For cost and correctness, the workflow is a cost lever, not a quality lever. Across 18 tasks and a fixed strong model, no workflow produced more-correct or better-covered/mutation-tested code; on those axes they differed only in price.
But review-grade quality is the exception, and it favors the pipeline. On the large tier the /plan→/build pipeline's code carried the lowest review-grade defect density (cleaner on 5/6 tasks vs both hand-driven arms). Combined with its premium shrinking to ~1.3× on large work, this strengthens the case for the pipeline on large, multi-file features: you pay a third more and get measurably cleaner structure (directionally; n=6) at equal correctness. On small/medium katas the pipeline is still a 2.6–4.7× tax for code the review agents barely fault either way — hard to justify there.
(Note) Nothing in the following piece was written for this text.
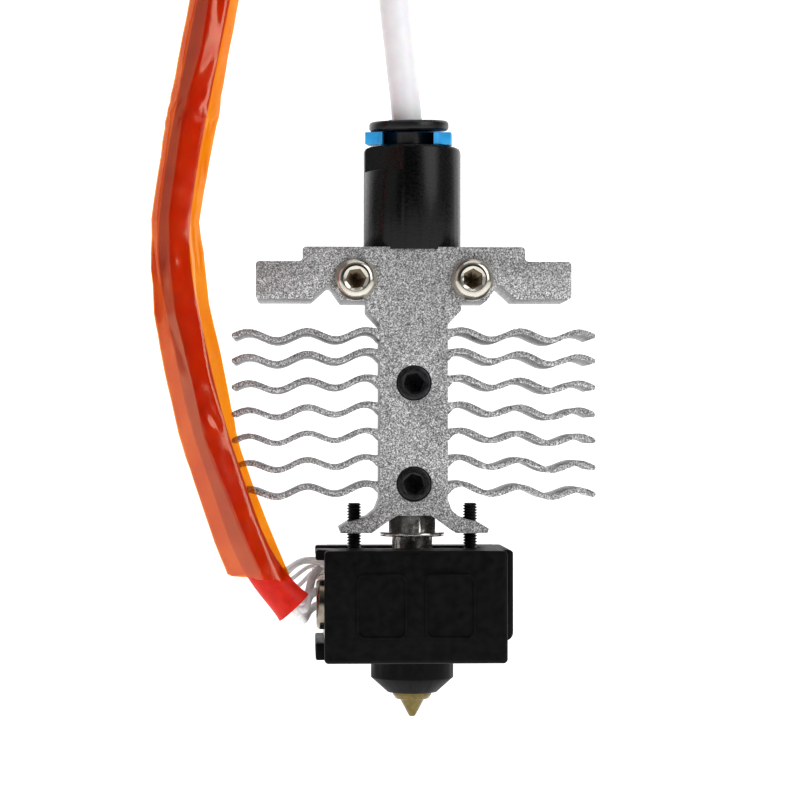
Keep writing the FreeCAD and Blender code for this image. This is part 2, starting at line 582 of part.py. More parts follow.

Default to writing the code and testing it for small/medium work. test-after is the cheapest arm everywhere and its code is no worse than test-first's on review (slightly better, in fact). Strict test-first is never cheaper and drew the most review findings here — use it for its design/iteration discipline, not an expectation of cheaper, better-tested, or cleaner output at this model strength.
Next: the most interesting and least-settled result is the review-grade edge for the pipeline. A powered follow-up — multiple trials per (arm × task), several review passes averaged to beat reviewer variance, and ideally a human-graded subset — would confirm or kill it. The coverage/mutation axis, by contrast, needs harder tasks (where coverage drops further) or a longer change-chain to separate the arms at all; that, not more katas, is where any test-quality difference would surface.